Kaplamanın sertlik değeri tane boyutuna ve artık gerilmelere bağlıdır. Basma gerilmesi ve tane boyutunun sertlik üzerine olan etkisi Ar+N2 karışımına ve çalışılan sıcaklıktaki termal davranışa bağlıdır. Mikroyapı, mekanik ve termal özellikler buhar

biriktirme esnasındaki iyon bombardıman durumuna bağlıdır (N2/Ar). Bu gaz

oranına bağlı olarak oluşan kompleks kristal kafes yapılı Cr2N ince taneli ve yüksek kalıcı gerilmelerin oluşmasına ve sertlik değerinin artmasına neden olmaktadır [22].

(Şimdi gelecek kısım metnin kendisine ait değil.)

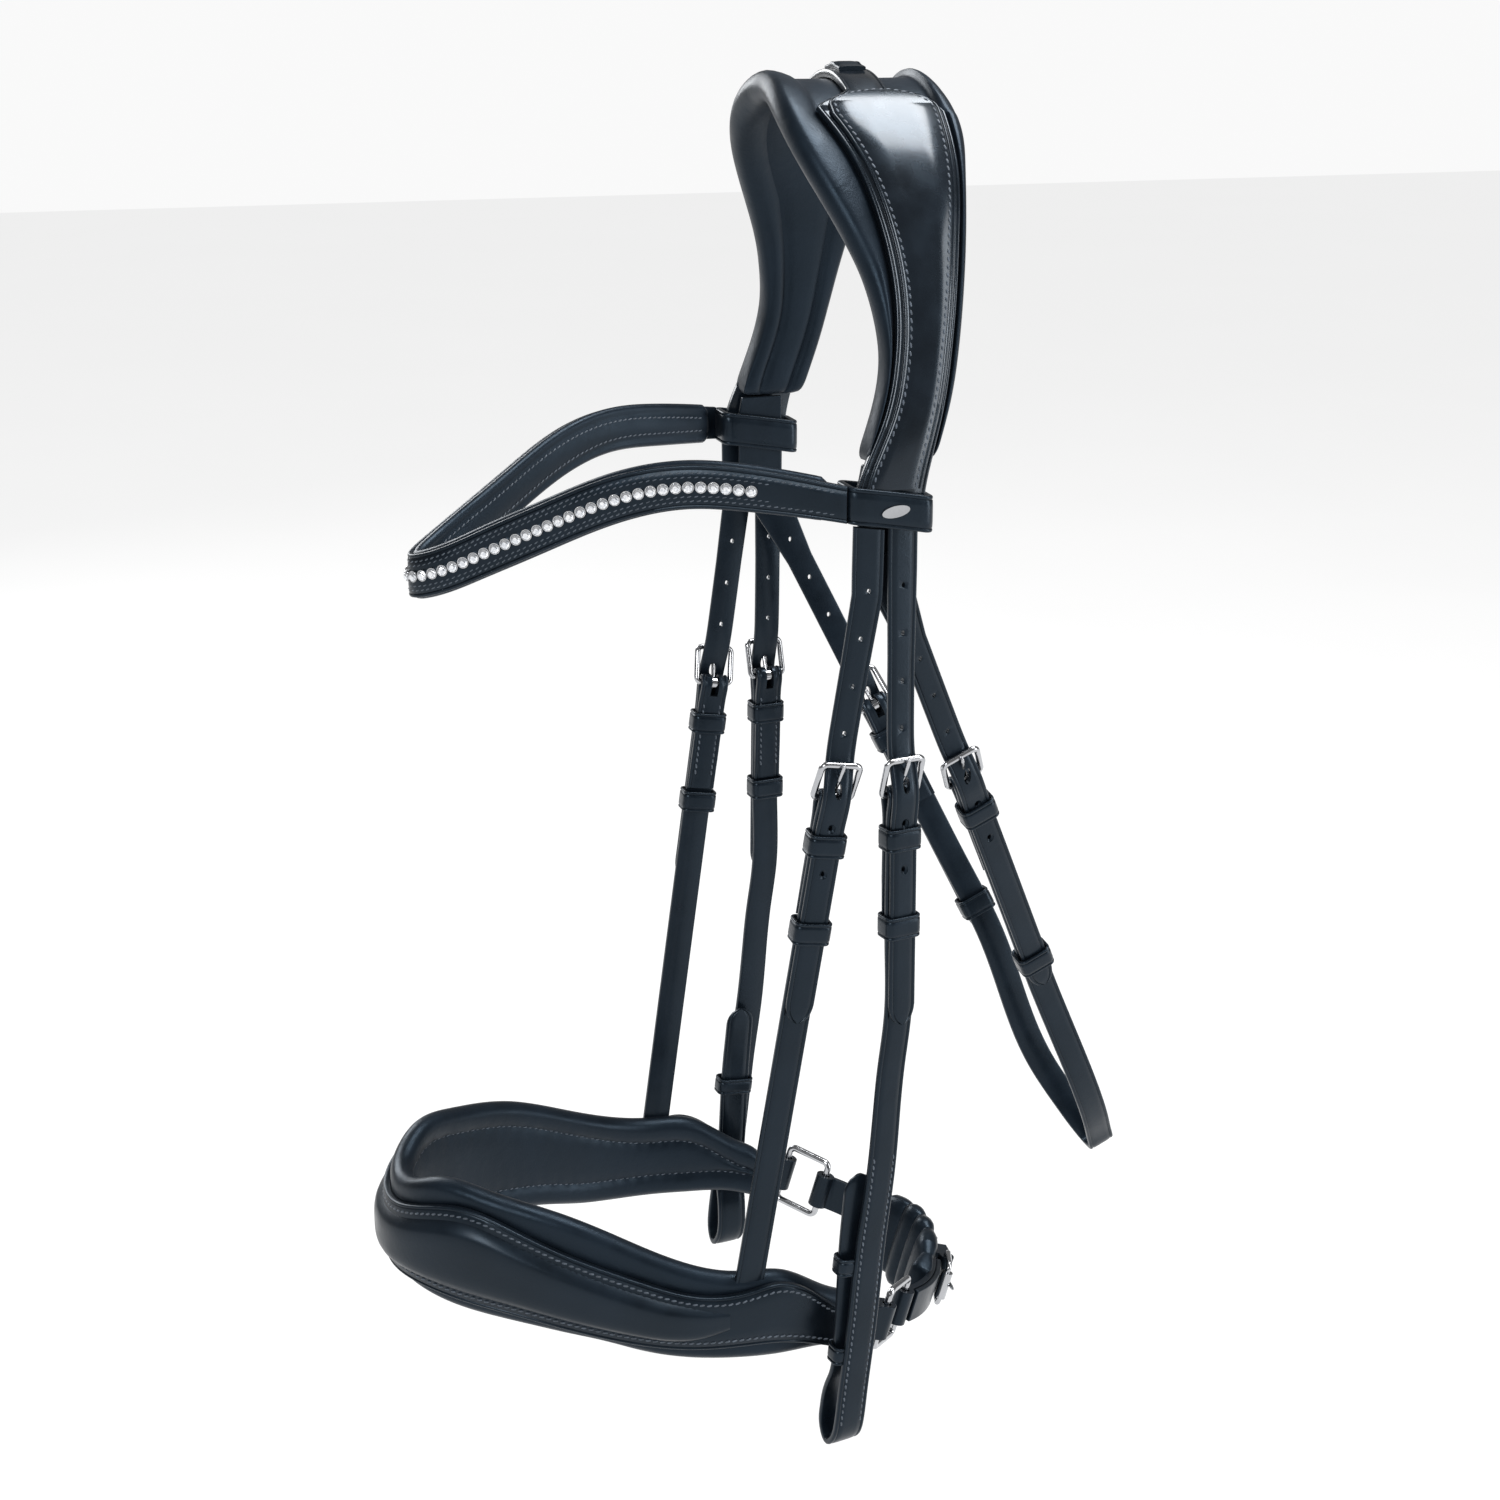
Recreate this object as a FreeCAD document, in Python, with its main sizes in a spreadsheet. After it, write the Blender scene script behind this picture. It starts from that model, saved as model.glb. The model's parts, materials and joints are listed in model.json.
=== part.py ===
import FreeCAD, Part
import math
import os

import Sketcher
from FreeCAD import Placement, Rotation, Vector

# Snaffle bridle, in millimetres.  +X is the horse's left, -Y its nose, +Z up.
# The origin is the underside of the crown padding, where the bridle rests on the poll.

doc = FreeCAD.newDocument("snaffle_bridle")

# ---------------------------------------------------------------- driving dimensions

SIZES = {
    # straps and billets
    "strap_width": 12.0,
    "strap_thick": 2.4,
    "billet_thick": 2.2,
    "billet_width": 11.4,
    "double_length": 48.0,
    # buckles
    "wire_radius": 1.25,
    "bar_gap": 15.0,
    "bar_rise": 4.8,
    "frame_width": 18.0,
    "prong_radius": 0.85,
    "eye_clearance": 0.06,
    "fold_clearance": 0.15,
    # keepers
    "keeper_wall": 1.2,
    "keeper_tall": 9.0,
    "keeper_gap": 0.45,
    # crown
    "arch_centre": -140.0,
    "crown_half": 84.0,
    "crown_rise": 151.5,
    "crown_thick": 3.4,
    "overlay_thick": 1.6,
    "pad_thick": 9.4,
    "split_level": -168.0,
    # browband
    "brow_thick": 2.6,
    "brow_lining_thick": 3.6,
    "crystal_radius": 2.0,
    "crystal_pitch": 4.7,
    # noseband
    "nose_thick": 3.0,
    "nose_pad_thick": 9.0,
    "panel_thick": 3.2,
    # chin and rings
    "ring_radius": 1.5,
    "ring_depth": 20.0,
    "ring_tall": 26.0,
    "ring_half": 65.0,
    "chin_strap_tall": 15.0,
    "chin_pad_tall": 40.0,
    "chin_pad_thick": 9.0,
    "chin_tilt": 17.0,
    # throatlash
    "throat_tilt": 24.7,
    "throat_lean": 12.1,
    "throat_half": 77.0,
    "throat_length": 339.0,
    # bit loops
    "loop_depth": 14.0,
}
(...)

Şekil 5.11 Sıcaklık gerilme eğrisi [22]

İyon bombardımanı ile birlikte oluşan gerilmelerin sıcaklığa bağlı değişimi Şekil 5.11 'de görülmektedir. Farklı iyon enerjilerine bağlı olarak artan iyon penatrasyonundan dolayı basma gerilmelerindeki artışta görülmektedir. CrN kaplı malzeme ısıtılmaya başladığında termoelastik bir hat üzerinde ilerleme oluyor (basma gerilmelerinde artış) ve daha sonra tane büyümesi, tane sınırlarının kaymaya başlaması ile birlikte bahsedilen gerilme gevşemeye başlar (basma gerilmelerinde azalma) [22].

İyi bir yapışma 0.2 μm kalınlığındaki Cr arayüzeyi ile sağlanabilir. AISI D2 ve AISI D3 malzemelerde 4.4-5.5 μm ve hatta 10 μm CrN filmi ile verimde gelişme sağlanırken bu değer HSS malzemeler için maksimum 3 μm olup kalıp malzemeleri için 5 μm değerine kadar ulaşmaktadır [26].

TiN ve CrN kaplamalar yaklaşık 600-650 0C 'a ısıtıldığında sertliklerinde düşme olur, fakat boşluk hatalarının kaplama içerisinde yayılmasından ve boyutlarının küçülmesinden dolayı korozyon dayanımları artar. Her iki kaplamada ısıtıldığı zaman CrN kaplı malzeme TiN kaplamaya göre daha iyi korozyon dayancı gösterir [27].